The constellation’s brightest star, Aldebaran (Arabic for “the follower”; also called Alpha Tauri), is the 14th brightest star in the sky, with a magnitude of 0.85. The constellation also contains the Crab Nebula (M1) and the Pleiades and Hyades star clusters.

The identification of the constellation of Taurus with a bull is very old, certainly dating to the Chalcolithic, and perhaps even to the Upper Paleolithic. Michael Rappenglück of the University of Munich believes that Taurus is represented in a cave painting at the Hall of the Bulls in the caves at Lascaux (dated to roughly 15,000 BC), which he believes is accompanied by a depiction of the Pleiades. The name “seven sisters” has been used for the Pleiades in the languages of many cultures, including indigenous groups of Australia, North America and Siberia. This suggests that the name may have a common ancient origin.
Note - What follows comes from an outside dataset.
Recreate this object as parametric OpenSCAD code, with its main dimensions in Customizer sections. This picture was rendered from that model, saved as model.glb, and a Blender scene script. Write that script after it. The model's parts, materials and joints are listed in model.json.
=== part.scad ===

It was the first sign of the zodiac established among the Mesopotamians, who called it “The Great Bull of Heaven,” as it was the constellation through which the Sun rose on the vernal equinox at that time, that is the Early Bronze Age, from about 4000 BC to 1700 BC.

In the Old Babylonian Epic of Gilgamesh, the goddess Ishtar sends Taurus, the Bull of Heaven, to kill Gilgamesh for spurning her advances. Enkidu tears off the bull’s hind part and hurls the quarters into the sky where they become the stars we know as Ursa Major and Ursa Minor. Some locate Gilgamesh as the neighboring constellation of Orion, facing Taurus as if in combat, while others identify him with the sun whose rising on the equinox vanquishes the constellation. In early Mesopotamian art, the Bull of Heaven was closely associated with Inanna, the Sumerian goddess of sexual love, fertility, and warfare. One of the oldest depictions shows the bull standing before the goddess’ standard – since it has 3 stars depicted on its back (the cuneiform sign for “star-constellation”), there is good reason to regard this as the constellation later known as Taurus.

In Greek mythology, Taurus was identified with Zeus, who assumed the form of a magnificent white bull to abduct Europa, a legendary Phoenician princess. In illustrations of Greek mythology, only the front portion
of this constellation is depicted – this was sometimes explained as Taurus being partly submerged as he carried Europa out to sea. A second Greek myth portrays Taurus as Io, a mistress of Zeus. To hide his lover from his wife Hera, Zeus changed Io into the form of a heifer. Greek mythographer Acusilaus marks the bull Taurus as the same that formed the myth of the Cretan Bull, one of The Twelve Labors of Heracles.

Taurus became an important object of worship among the Druids. Their Tauric religious festival was held while the Sun passed through the constellation. Among the arctic people known as the Inuit, the constellation is called Sakiattiat and the Hyades is Nanurjuk, with the latter representing the spirit of the polar bear. Aldebaran represents the bear, with the remainder of the stars in the Hyades being dogs that are holding the beast at bay.

In Buddhism, legends hold that Gautama Buddha was born when the full moon was in Vaisakha, or Taurus. Buddha’s birthday is celebrated with the Wesak Festival, or Vesākha, which occurs on the first or second full moon when the Sun is in Taurus.